MANILA - President Rodrigo Duterte's previous remarks on the drug war are highly relevant to show his alleged policy on drug war killings, a global watchdog said Thursday.
Param-Preet Singh of New York-based Human Rights Watch said outgoing International Criminal Court Prosecutor Fatou Bensouda had used this information to justify a request for a full investigation into the Philippines' bloody anti-narcotics crackdown.
"In our view, these statements are highly relevant to show this policy that exists," she told ANC's "Rundown."
"Whether or not it's sufficient to show individual culpability, that's an issue for the prosecutor to determine and the evidence has to tell a story."
Though Duterte's public statements were helpful, building a case against someone for criminal responsibility requires "a very deep pool of evidence," she added.
Upon assuming office in July 2016, Duterte has vowed to wipe out drug traffickers and that he would have their bodies dumped in the Manila Bay so that fish there would grow fat from feeding on them.
Months later, the President admitted the existence of extra-judicial killings but was quick to say that the state had nothing to do with them. This, after his administration received flak from international observers due to its alleged involvement in summary executions.
In December 2016, he defended the killing of drug pushers after admitting that he had "personally" killed suspected criminals while serving as mayor of Davao City.
Two years later, Duterte said his “only sin” was “extra-judicial killings," which refers to executions being linked to the government’s war on drugs but are not legally sanctioned.
In 2020, the President, known for preaching a tough stance on criminality and illegal drugs, said he has never ordered law enforcers to kill drug pushers and other suspects.
This came a day after the International Criminal Court prosecutor’s office said it found “reasonable basis” to believe crimes against humanity were allegedly perpetrated in carrying out Duterte’s violent war on drugs.
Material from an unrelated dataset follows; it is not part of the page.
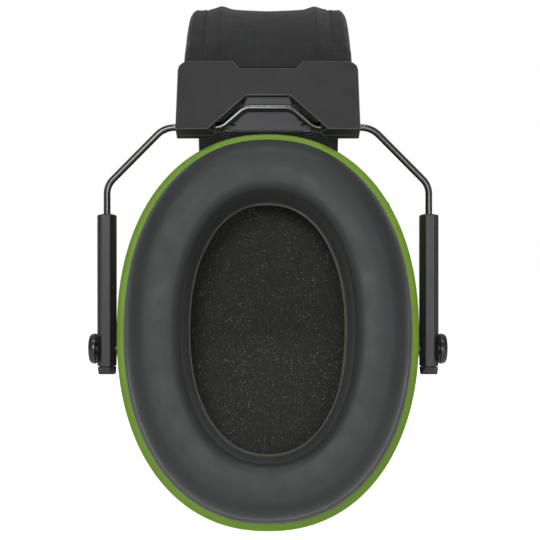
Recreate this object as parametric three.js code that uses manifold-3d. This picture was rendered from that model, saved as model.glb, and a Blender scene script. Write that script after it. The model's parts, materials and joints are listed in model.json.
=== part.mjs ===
// Earmuff hearing protector: a sprung, padded headband carries a clip at each end. A bent wire yoke
// turns in each clip, its two legs slide in two sliders, and an ear cup turns between the sliders.
// Millimetres. +Z is up, +X is the wearer's front, +Y is the wearer's left. The origin is midway
// between the ear cups, on the line of their pivots, with both sides at their shortest setting.
// The right cup is turned over on its pivots, with its cushion facing out. The left cup is as worn.
import * as THREE from "three";
import { mergeVertices } from "three/addons/utils/BufferGeometryUtils.js";
import Module from "manifold-3d";

const wasm = await Module();
wasm.setup();

// ---- driving dimensions ------------------------------------------------------------------------
const GAP = 0.3; // between pieces that touch
const PAST = 1; // how far a cutter runs past the face it opens
const ROUND = 12; // sides of a small round piece
const CUP = { halfWidth: 43, halfHeight: 56.5, rise: 5.1, power: 2.2, segments: 32 };
const RING = { back: 3.6, front: 8.9, width: 5.4, edge: 1.2 };
const SHELL = { back: -20.5, wall: 2.3, inset: 2 };
// The bowl's outside as shares of the cup's half width and half height, at a height over its flat
// back. The inside follows one wall in, and is raised a little where the bowl turns.
const BOWL = [
  { wide: 0.42, tall: 0.5, over: 0, raised: 0 },
  { wide: 0.66, tall: 0.72, over: 1.6, raised: 1.7 },
  { wide: 0.83, tall: 0.865, over: 6, raised: 0.6 },
  { wide: 0.915, tall: 0.935, over: 13, raised: 0 },
];
const LINER_FORM = [
  { wide: 0.58, tall: 0.66, over: 4.4 },
  { wide: 0.735, tall: 0.79, over: 7.6 },
  { wide: 0.83, tall: 0.87, over: 13 },
];
const LINER = { front: 0.5, rim: 0.72, dish: 4.5, seat: 0.5 };
const CUSHION = { front: 23, inset: 3, width: 16.1, flare: 1.7, plate: 1.6, skin: 0.9, edge: 4.6, lap: 1 };
const PIVOT = { side: 62, pin: 1.6, bore: 1.9, start: 39.6 };
const HEAD = { radius: 4.4, depth: 2.3, edge: 0.5, shoulder: 1.2, crown: 3 };
const BOSS = { radius: 3.1, from: 37.5, to: 43.5 };
const WIRE = { radius: 1, legX: 46.6, shoulderX: 30, top: 64.05, shoulder: 47.3, end: 4, sides: 8 };
const WIRE_BEND = { leg: 6, shoulder: 7, crank: 4.5, steps: 4 };
const CRANK = { height: 5.75, topX: 6.8, baseX: 13.5 };
const SLIDER = { top: 38.8, bottom: -4.9, halfWidth: 2.6, halfDepth: 3.2, chamfer: 1.45, rim: 0.3 };
const SLIDER_BORE = { radius: 1.9, end: 2.9, mouth: 2.05 };
const PLUG = { height: 2.2, stem: 1.55, stemLength: 2.2, root: 0.5, taper: 0.09, bevel: 2 };
const BUSH = { outer: 1.75, inner: 1.3, length: 4, proud: 0.2 };
const SLEEVE = { outer: 1.55, inner: 1.3, length: 5 };
const CLIP = { halfWidth: 26.5, bottom: -1.2, height: 22.7, depth: 7.4, corner: 3, split: 4.6 };
const CLIP_LEAN = { face: 28, foot: 16 }; // degrees
const CLIP_WIRE = { up: 1.9, deep: 4, channel: 1.35 };
const RECESS = { floor: 60.7, bottomX: 10.5, bottomZ: 62.9, topX: 6, topZ: 72.9, draft: 1.12 };
const RECESS_CUT = { below: 6, out: 12 };
const GROOVE = { reach: 1.4, outerX: 15.2, floor: 60.55 };
const NOTCH = { topX: 10.2, bottomX: 8.4, depth: 2.5 };
const UNDERCUT = { bottomX: 17.6, bottomZ: 60.9, topX: 14.6, topZ: 63.1, below: 5, reach: 30 };
const FOOT_CUT = { reach: 30, front: -3, behind: 5, drop: 8 };
const SCREW = { x: 16, up: 16.6, shaft: 0.9, head: 1.9, headDepth: 1.1, hole: 1.2, tip: 1.6 };
const SOCKET = { front: 1.3, bottom: 11.9, top: 22, boss: 2.1, side: 0.3 };
const MOUTH = { below: 0.4, above: 8 }; // degrees past the cover's end, and up from it
const BAND = { centre: 39.5, outer: 70, halfWidth: 25, thick: 12, thin: 3.9, endAngle: 51.9, wall: 1 };
const THINNING = { from: 34, to: 46 }; // degrees from the crown
const BAND_STEPS = { cover: 18, pad: 14, spring: 24 };
const BAND_CORNER = { radius: 3, flat: 0.1 };
const SPRING = { radius: 68.2, thickness: 1, halfWidth: 21, endAngle: 59.5, hole: 2.4 };
const PAD = { endAngle: 41, halfWidth: 23.6, outer: 67.4 };
const RIGHT_CUP_TURN = -7; // degrees from upright, with the cushion facing out
const LEFT_CUP_TURN = 180; // as worn, with the cushion facing in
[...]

He also earlier backtracked from his past remarks, saying he never killed anyone.
On Monday, Bensouda asked judges to open an investigation into the drug war, saying crimes against humanity could have been committed.
Singh, associate director of the HRW's international justice program, said it would usually take 3 months before the pre-trial chamber would respond to Bensouda's request.
"So far, every request made by the prosecutor to open an investigation has been granted," she said.
Should the investigation proceed, Singh said it may take years, "even more so with a government not willing to cooperate."
"Given the lack of support that the government has already expressed very clearly and very consistently, I expect that the court will probably go down the route of seeking arrest warrants rather than seeking their cooperation," she said.